The official said that South Korean and U.S. governments have agreed to “respond level-headedly while putting weight on dialogue.”

Likewise, China maintains its position that calls for both the suspension of the South Korea-U.S. military drills and North Korea’s nuclear and missile testing, he said. He continued, “If it is difficult for the United States to show magnanimity as the strong country and take the first action, it has to at least take simultaneous measures.”

“North Korea exploded its Punggye-ri nuclear test site [last year] and halted its nuclear testing, but in its position may think it gained nothing in its hands,” the official said, adding that sanctions relief may be its biggest concern at this point.

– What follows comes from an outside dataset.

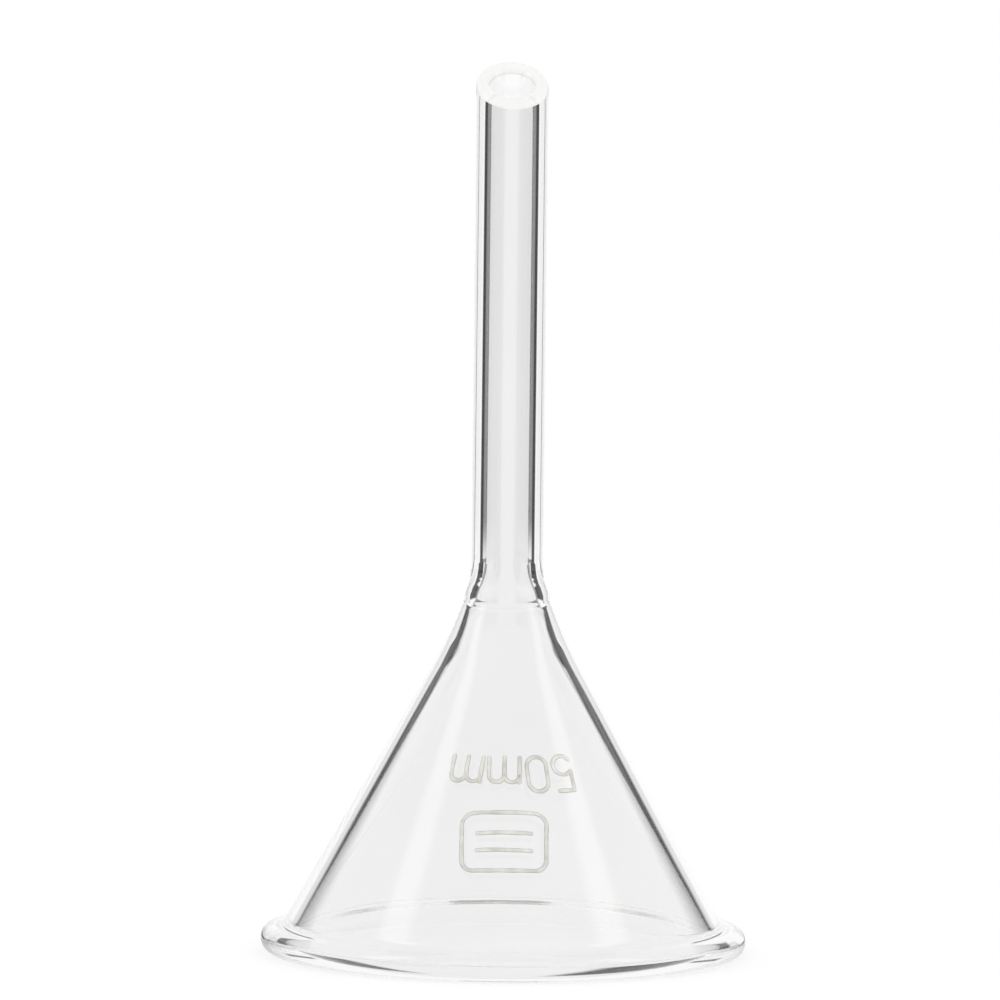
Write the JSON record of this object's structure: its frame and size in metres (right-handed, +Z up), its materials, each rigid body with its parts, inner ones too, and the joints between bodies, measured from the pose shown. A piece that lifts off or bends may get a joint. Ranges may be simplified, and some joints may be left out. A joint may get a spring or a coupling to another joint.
{
  "type": "filling funnel",
  "caption": "Clear glass laboratory filling funnel with a beaded rim, a conical bowl and a straight stem cut on a bevel at its tip.",
  "frame": {"origin": "centre of the mouth plane, where the funnel's axis meets the surface that the rim stands on", "axes": "+Z up the axis from the mouth to the stem's tip; the open side of the bevelled tip and the enamel marks face -Y; +X to the right when looking at the marks"},
  "size_m": [0.05, 0.05, 0.0918],
  "materials": {
    "clear_glass": "clear, fire polished",
    "fired_enamel": "thin, slightly glossy fired enamel"
  },
  "bodies": {
    "root": {"rim_bead": "clear_glass", "bowl": "clear_glass", "neck_seal": "clear_glass", "stem": "clear_glass", "size_mark": "fired_enamel", "marking_panel": "fired_enamel"}
  },
  "joints": []
}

The official maintained that “sanctions are not the end goal” and that “dialogue should be the means to resolve the problem.”

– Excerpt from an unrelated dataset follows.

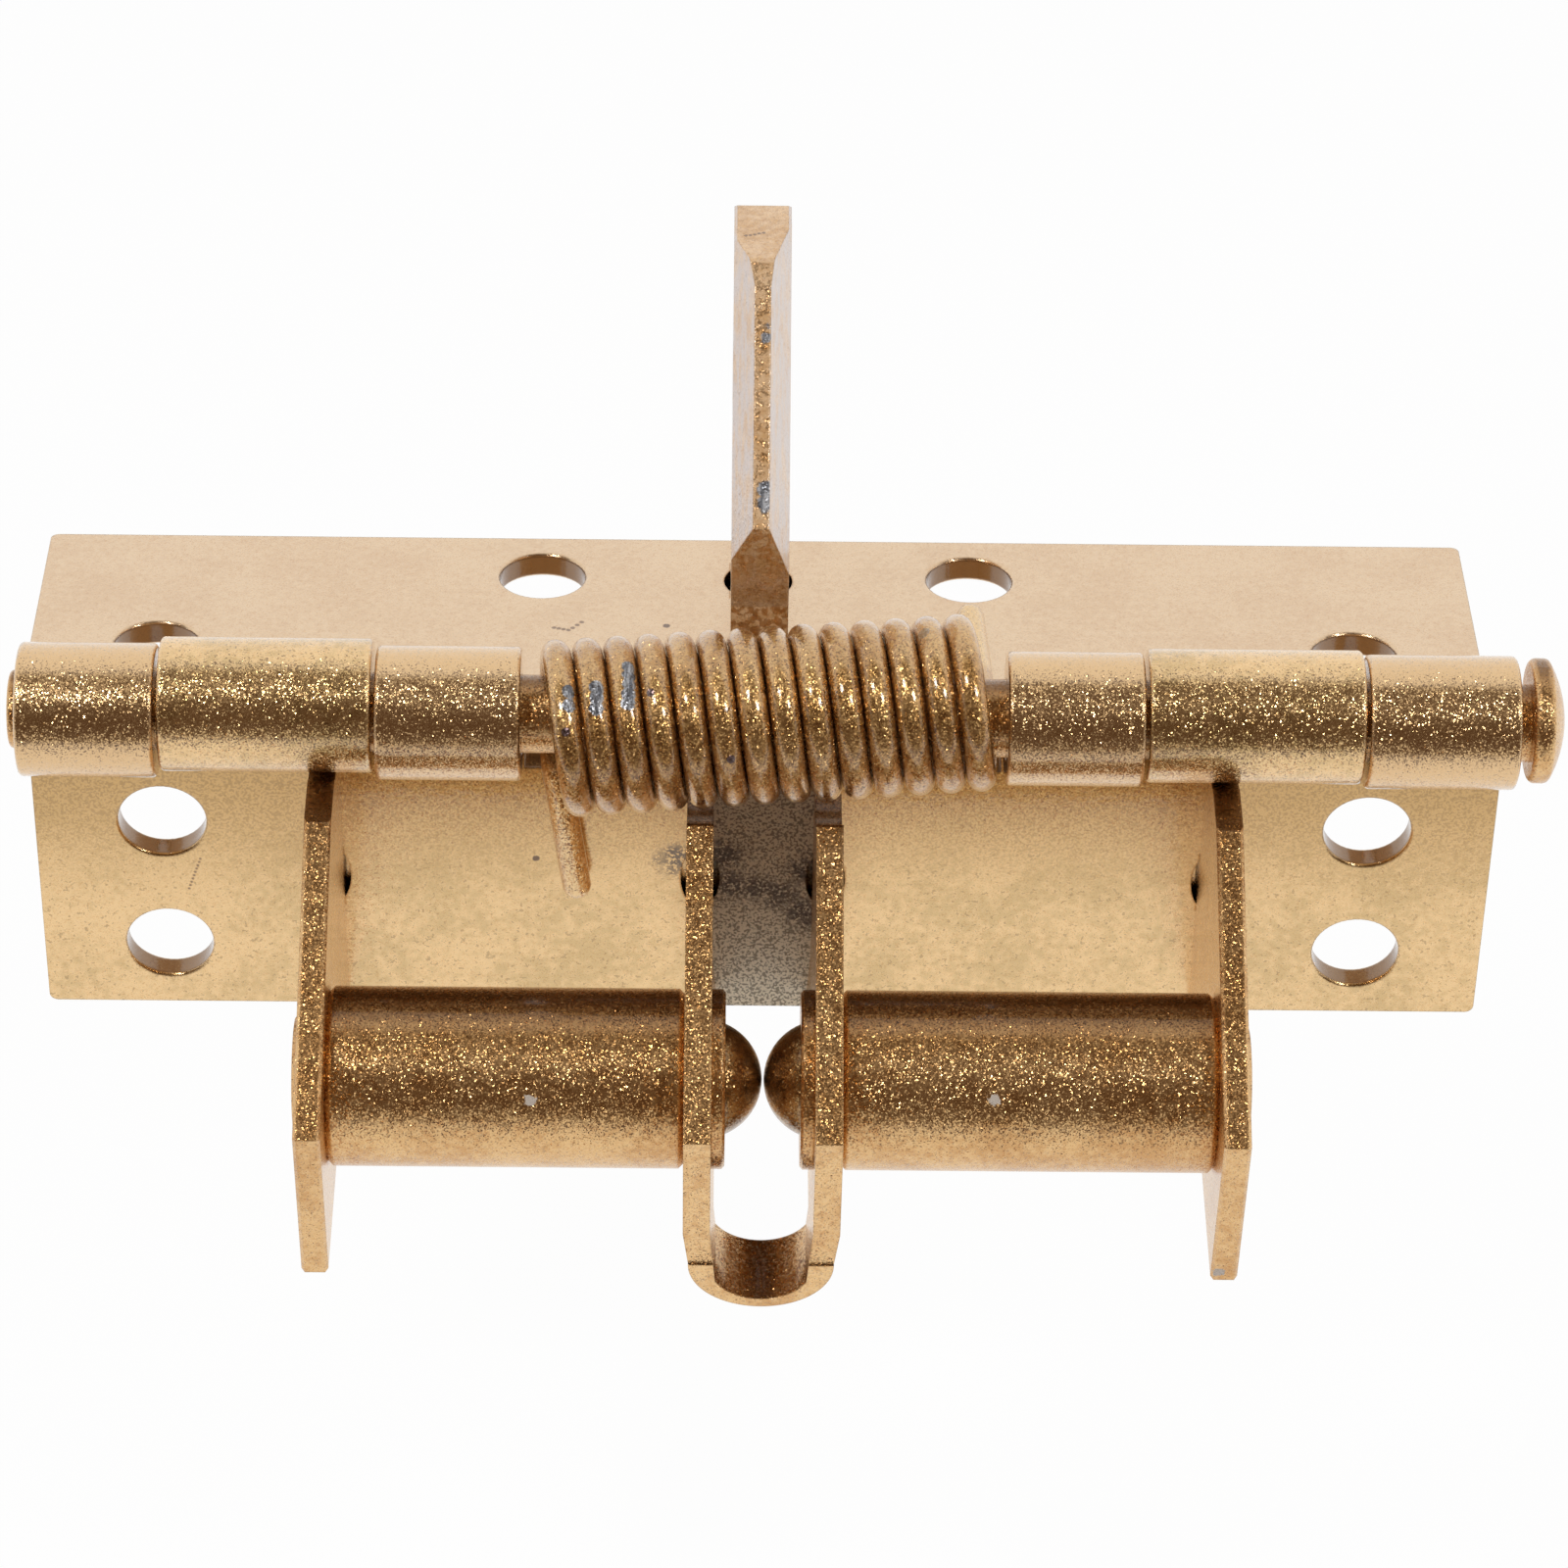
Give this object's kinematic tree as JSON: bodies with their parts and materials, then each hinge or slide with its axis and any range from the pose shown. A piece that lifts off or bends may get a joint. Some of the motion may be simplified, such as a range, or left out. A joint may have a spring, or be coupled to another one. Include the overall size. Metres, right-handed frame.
{
  "type": "spring hinge",
  "caption": "Self-closing spring hinge: two leaves on a pin with a torsion spring, and sprung balls that grip a striker blade to hold it open.",
  "frame": {"origin": "on the frame leaf's back face, midway between its two outer screw holes", "axes": "+X along the pin towards its head, +Y out along the frame leaf away from the pin, +Z out of the frame leaf's face"},
  "size_m": [0.104, 0.0526, 0.0603],
  "materials": {
    "frame_leaf_paint": "pale gold metallic-flake spray paint, satin",
    "door_leaf_paint": "gold metallic-flake spray paint, satin",
    "catch_paint": "gold metallic-flake spray paint, worn at the edges",
    "spring_paint": "gold metallic-flake spray paint, chipped to bare wire",
    "ball_paint": "gold metallic-flake spray paint over a polished ball",
    "spring_steel": "bare drawn wire"
  },
  "bodies": {
    "frame_leaf_body": {"frame_leaf": "frame_leaf_paint", "striker_blade": "catch_paint", "hinge_pin": "catch_paint", "torsion_spring": "spring_paint"},
    "door_leaf_body": {"door_leaf": "door_leaf_paint", "left_outer_cheek": "catch_paint", "right_outer_cheek": "catch_paint", "inner_u_bracket": "catch_paint", "left_barrel": "catch_paint", "right_barrel": "catch_paint", "left_ball_collar": "catch_paint", "right_ball_collar": "catch_paint", "left_end_plug": "catch_paint", "right_end_plug": "catch_paint", "left_ball_spring": "spring_steel", "right_ball_spring": "spring_steel"},
    "left_ball_body": {"left_catch_ball": "ball_paint"},
    "right_ball_body": {"right_catch_ball": "ball_paint"}
  },
  "joints": [
    {"name": "leaf_hinge", "type": "hinge", "parent": "frame_leaf_body", "child": "door_leaf_body", "pos_m": [0, -0.0132, 0.0045], "axis": [-1, 0, 0], "range_deg": [0, 193], "stiffness_Nm_per_rad": 0.35, "springref_deg": -57.3, "deforming": ["torsion_spring"]},
    {"name": "left_ball_slide", "type": "slide", "parent": "door_leaf_body", "child": "left_ball_body", "axis": [-1, 0, 0], "range_m": [0, 0.0027], "deforming": ["left_ball_spring"]},
    {"name": "right_ball_slide", "type": "slide", "parent": "door_leaf_body", "child": "right_ball_body", "axis": [1, 0, 0], "range_m": [0, 0.0027], "deforming": ["right_ball_spring"]}
  ],
  "couplings": [
    {"joint": "left_ball_slide", "follows": "leaf_hinge", "m_per_rad": 0.0008},
    {"joint": "right_ball_slide", "follows": "leaf_hinge", "m_per_rad": 0.0008}
  ]
}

However, he said that “China will not close its eyes just because North Korea is a friendly nation,” as China’s position is that peace, stability and denuclearization has to be achieved on the Korean Peninsula.

On the collapse of the summit between North Korean leader Kim Jong-un and U.S. President Donald Trump in Hanoi, Vietnam, late February, the official noted that the two sides were “not able to reach a deal on sanctions relief and corresponding measures and ended without producing good results like the first summit in Singapore.”

But he said that Trump says that “he has good relations with Chairman Kim Jong-un, so while we may have difficulties for the time being, we look forward to the resumption of the North-U.S. dialogue.”

South Korean President Moon Jae-in made a visit to Beijing in December 2017, and Chinese President Xi Jinping has been expected to make a reciprocal visit to Seoul later this year.

But the official said that despite continuous communication through their foreign ministries on such a visit, “There are no concrete details to share at the moment” on when Xi will travel to Seoul.

Likewise, North Korean leader Kim Jong-un since last year has made four visits to China for summits with Xi, leading to speculation on whether the Chinese leader will pay a visit to Seoul or Pyongyang first.

The official pointed out that Xi doesn’t necessarily have to visit Pyongyang and Seoul back-to-back and that the order is something that will “depend on the situation at that time.”

Such a visit by Xi, he said “will be an important opportunity for not just bilateral relations but for pushing the denuclearization process.”

He continued, “The South Korean and Chinese governments need to put in effort together to create a constructive opportunity [to resolve] the North Korean issue and plan for a Korean Peninsula peace process.”